The language used in the short story is quite sophisticated and the grammar is mostly correct. There is no great use of slang or abbreviations, which is the same with the language used by the characters- an indication of a high class family.
The story takes off in medias res as we’re not introduced to the main character but are thrown into a sequence where he is out on the balcony. The structure of the story jumps between the present and the past, as we’re given a flashback to when his grandmother went to the ocean with his grandfather, and then the story leaps back into real time when the family is eating at the restaurant Leonardo’s.
Leonardo’s is a very fancy seafood restaurant by the bay, like every other setting we are taken to in the story. The stepfather is a millionaire so the general setting is very luxurious, like the fancy restaurant, the penthouse on the beach, and the references to Harvard University at which the main character is a student. It is made clear by setting that the family is very high class people, though some of them still have bad manners. The stepfather is a static character, very rich, very arrogant, cruel and insensitive. He is also the antagonist of the story, and keeps picking on the boy for being gay by throwing degrading verbal punches at him: “Did you hear about this guy Clinton? Says if he’s elected president he’s going to let queers into the military” he says, “what do you think if that, Harvard?” (p. 3 l. 88-90). “Even so. The best and the brightest. How come you never bring a girl down?” (p. 4 l. 123 – 124). And the stepfather has arranged for the cooks to bring his stepson an embarrassing bright pink cake, like the one you give a girl for her first birthday (p. 4 l. 133-134).
The mother is a beautiful hot tempered woman, a bit superficial and wears expensive clothes and lots of make-up. She is also a static character, we know she is supposed to represent the trophy woman whose only job is to look well.
The main character is also our protagonist, a very sensitive, polite and intelligent young man, who feels crippled because of his parents of whom neither will accept him for how he really is: gay, and with no ambition of wealth (p. 1 l. 4-7).
As stated earlier on, the main character is at a crossroad in his life where he has to make some big decisions, but he is not free do to so in the beginning, because of his mothers fierce attempts at pressuring him into choosing her lifestyle. In the first part of the story the boy is out on the balcony when his mother comes out to him and ties an “unnecessarily tight bow” (p. 3 l. 70). This bow is a symbol of how she is holding on to him, pressuring him. This thesis is supported by this quotation from the mother:” You play your cards right and this could all be yours someday. He’s god no kids. You wonder why I married him, but I was thinking of you all along”(p. 3 l. 76.78).

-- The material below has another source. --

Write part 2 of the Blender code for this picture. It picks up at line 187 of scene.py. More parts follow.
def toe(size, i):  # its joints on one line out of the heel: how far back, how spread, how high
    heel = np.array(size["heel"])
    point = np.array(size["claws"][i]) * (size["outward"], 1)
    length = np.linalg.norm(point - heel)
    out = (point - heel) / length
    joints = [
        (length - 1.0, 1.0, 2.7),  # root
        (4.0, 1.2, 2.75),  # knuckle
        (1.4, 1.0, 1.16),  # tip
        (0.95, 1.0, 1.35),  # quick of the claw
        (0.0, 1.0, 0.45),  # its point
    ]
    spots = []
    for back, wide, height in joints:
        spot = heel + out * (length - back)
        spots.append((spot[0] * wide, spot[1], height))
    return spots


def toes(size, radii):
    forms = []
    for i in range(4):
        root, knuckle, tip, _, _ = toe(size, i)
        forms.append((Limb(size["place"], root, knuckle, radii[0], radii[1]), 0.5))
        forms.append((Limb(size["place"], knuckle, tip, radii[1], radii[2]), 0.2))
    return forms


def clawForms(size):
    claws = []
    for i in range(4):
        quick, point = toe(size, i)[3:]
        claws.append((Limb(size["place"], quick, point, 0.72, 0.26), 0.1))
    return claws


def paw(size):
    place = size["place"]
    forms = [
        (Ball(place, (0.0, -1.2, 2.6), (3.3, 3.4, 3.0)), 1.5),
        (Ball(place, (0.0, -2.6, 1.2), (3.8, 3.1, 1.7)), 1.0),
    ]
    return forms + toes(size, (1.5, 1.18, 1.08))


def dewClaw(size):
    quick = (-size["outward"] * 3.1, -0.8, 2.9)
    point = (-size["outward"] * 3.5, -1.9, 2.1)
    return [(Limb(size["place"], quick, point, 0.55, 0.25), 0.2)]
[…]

But then later on he walks down to the beach and starts thinking about his grandmother, from whom we guess that he has been given the different outlook on life than the one his mother holds “the woman who embraced him to tightly she bruised him” (p. 5 l. 161). He thinks about how she lived a life of regret because she never stood up to her husband, and he realizes that that is not the way he wants to live. He wants to free himself of his parents- he loosens the knot around his neck as a symbol of losing their controlling grasp on him. He feels almost as if he had been dipped in his parent’s presence in a liquid form and is now all dirty, so he takes his clothes off, and swims in the sea as a symbol of rebirth. His grandmother never jumped into the water because she was afraid of how deep the water was, but he jumps in, because he realizes that life is about taking chances and you will regret it if you fail to. The main character still doesn’t know what will happen if he stands up to his parents or tells the world that he is gay, but that is a part of life- it involves risks.
The title is also the moral in the story; a way of saying that you have to make your own decisions. The main character is close to the water’s edge on the beach, and now he has to make a choice of either jumping in and taking a chance with his life, or staying on solid ground well knowing how the rest of his life will turn out.